Hertfordshire police would not confirm his identity, but said in a statement: "At 10.40am today [Monday 18 July] police were called to Langley Road, Watford, following the concerns for the welfare of a man who lives at an address on the street. Upon police and ambulance arrival at a property, the body of a man was found. The man was pronounced dead at the scene shortly after.

"The death is currently being treated as unexplained but not thought to be suspicious. Police investigations into this incident are ongoing."

There was an unexplained delay in the arrival of forensics officers at the scene. Neighbours said three police cars and two ambulances arrived at the property shortly before 11am. They left around four hours later, around 3pm, shortly after a man and a woman, believed to be grieving relatives, arrived at the premises. There was no police presence at the scene at all for several hours.

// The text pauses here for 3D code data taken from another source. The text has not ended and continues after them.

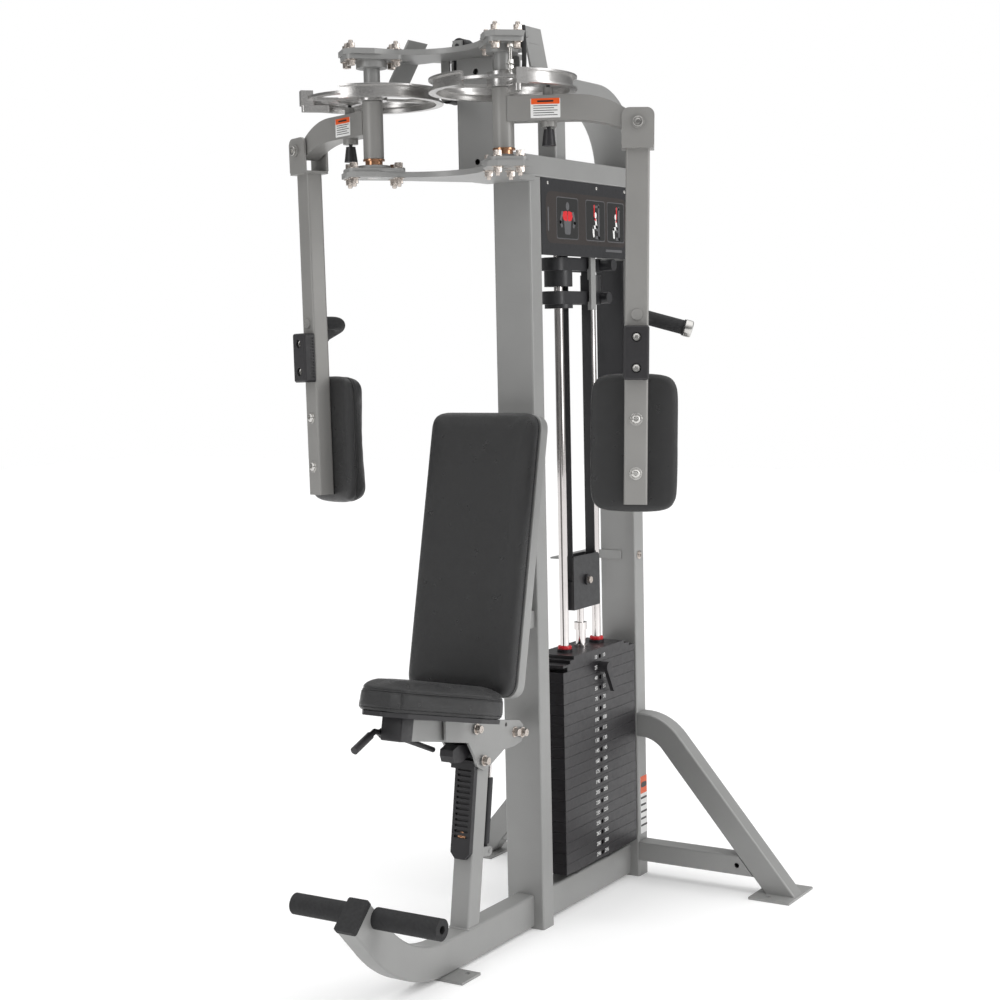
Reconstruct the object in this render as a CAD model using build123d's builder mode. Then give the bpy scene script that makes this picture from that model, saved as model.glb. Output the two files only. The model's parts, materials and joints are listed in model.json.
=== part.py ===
"""Pec deck machine: a weight tower, a head with two cams and swinging arms, and a sliding seat.

All sizes are in millimetres. Z is up from the floor, -Y is the seat side, X is across.
"""
import math
import os

from build123d import *

# ---- driving dimensions: frame tubes -------------------------------------------------
FRONT_Y = 78.0            # front face of the front upright
TUBE_W = 100.0            # upright width across X
TUBE_D = 50.0             # upright depth along Y, and the size of every 50 mm tube
WALL = 3.5
CORNER = 5.0              # outside corner radius of the tubes
TOWER_L = 540.0           # front face of the front upright to back face of the rear one
BEAM_TOP_Z0 = 1765.0      # underside of the top beam
BEAM_H = 50.0
BASE_Z0 = 6.0             # base beams stand on 6 mm foot plates
BASE_H = 76.0
REAR_Y1 = FRONT_Y + TOWER_L
REAR_Y0 = REAR_Y1 - TUBE_D
FRONT_Y1 = FRONT_Y + TUBE_D

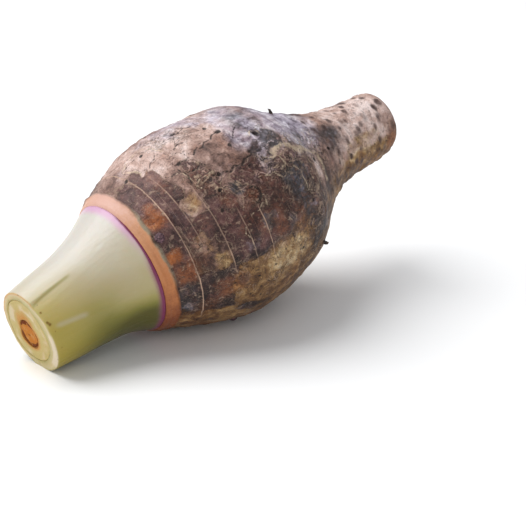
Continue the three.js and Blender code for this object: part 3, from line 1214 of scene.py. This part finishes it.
    def hollows(self, spots: Spots) -> tuple[Field, Field]:
        """Cracks and pits.

        Args:
            spots: the straight body's vertices.

        Returns:
            Distance of each vertex from the nearest, in mm, and how deep it is carved.
        """
        nearest, carved = np.full(len(spots.along), 4.0), np.zeros(len(spots.along))
        for crack in CRACKS:
            near = crack.distance(spots) / crack.width
            nearest = np.minimum(nearest, near * 0.7)
            carved = np.maximum(carved, crack.depth * hump(near, 1))
        for pit in PITS:
            offset = spots.along - pit.along
            reach = np.hypot(offset, turn_from(spots.degrees, pit.degrees) * FORM.degree_at(pit.along))
            carved += pit.depth * (1 - smooth(0.35, 1.0, reach / pit.radius))
            carved -= pit.rim * hump(reach / pit.radius - 1.15, 0.3)
            if pit.radius < 3:
                nearest = np.minimum(nearest, np.maximum(reach - pit.radius * 0.55, 0))
            else:
                worn = 0.5 * (1 - smooth(-1.0, 0.4, offset / pit.radius))
                nearest = np.minimum(nearest, np.maximum(np.abs(reach - pit.radius) - 0.3, 0) + 0.15 + worn)
        return nearest, carved

    def root_scars(self, spots: Spots) -> tuple[Field, Field]:
        """The rings of root scars on the stub.

        Args:
            spots: the straight body's vertices.

        Returns:
            How dark each vertex is, and how far it is raised, in mm.
        """
        dark, raised = np.zeros(len(spots.along)), np.zeros(len(spots.along))
        uneven = 0.45 + 1.1 * Noise(Seed.ROOT_SCARS).layered(spots.points, 3.2, 4)
        for warts in WARTS:
            for along, degrees, size in warts.places():
                across = turn_from(spots.degrees, degrees) * FORM.degree_at(along) / (1.5 * size)
                reach = np.hypot(across, (spots.along - along) / size) * uneven
                darkness = 0.7 + 0.3 * math.sin(7 * degrees + along)
                dark = np.maximum(dark, (1 - smooth(0.25, 1.3, reach)) * darkness)
                bump = warts.height * (1 - smooth(0.55, 1.2, reach)) - 0.35 * (1 - smooth(0, 0.6, reach))
                raised = np.where(np.abs(bump) > np.abs(raised), bump, raised)
        return dark, raised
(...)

The curtains were drawn at the first-floor apartment in a new-build block of flats. At about 9.15pm, three hours after the Guardian revealed Hoare had been found dead a police van marked "Scientific Services Unit" pulled up at the address, where a police car was already parked. Two officers emerged carrying evidence bags, clipboards, torches and laptop-style bags and entered the building. Three officers carrying cameras and wearing white forensic suits went into the flat at around 9.30pm.

Hoare was in his mid-40s. He first made his claims in a New York Times investigation into the phone-hacking allegations at the News of the World. He told the newspaper that not only did Coulson know of the hacking, but he also actively encouraged his staff to intercept the calls of celebrities in the pursuit of exclusives.

In a subsequent interview with the BBC he alleged he was personally asked by his editor at the time, Coulson, to tap into phones. In an interview with the PM programme he said Coulson's insistence he did not know of the practice was "a lie, it is simply a lie". At the time a Downing Street spokeswoman said Coulson totally and utterly denied the allegations; he had "never condoned the use of phone hacking and nor do I have any recollection of incidences where hacking took place".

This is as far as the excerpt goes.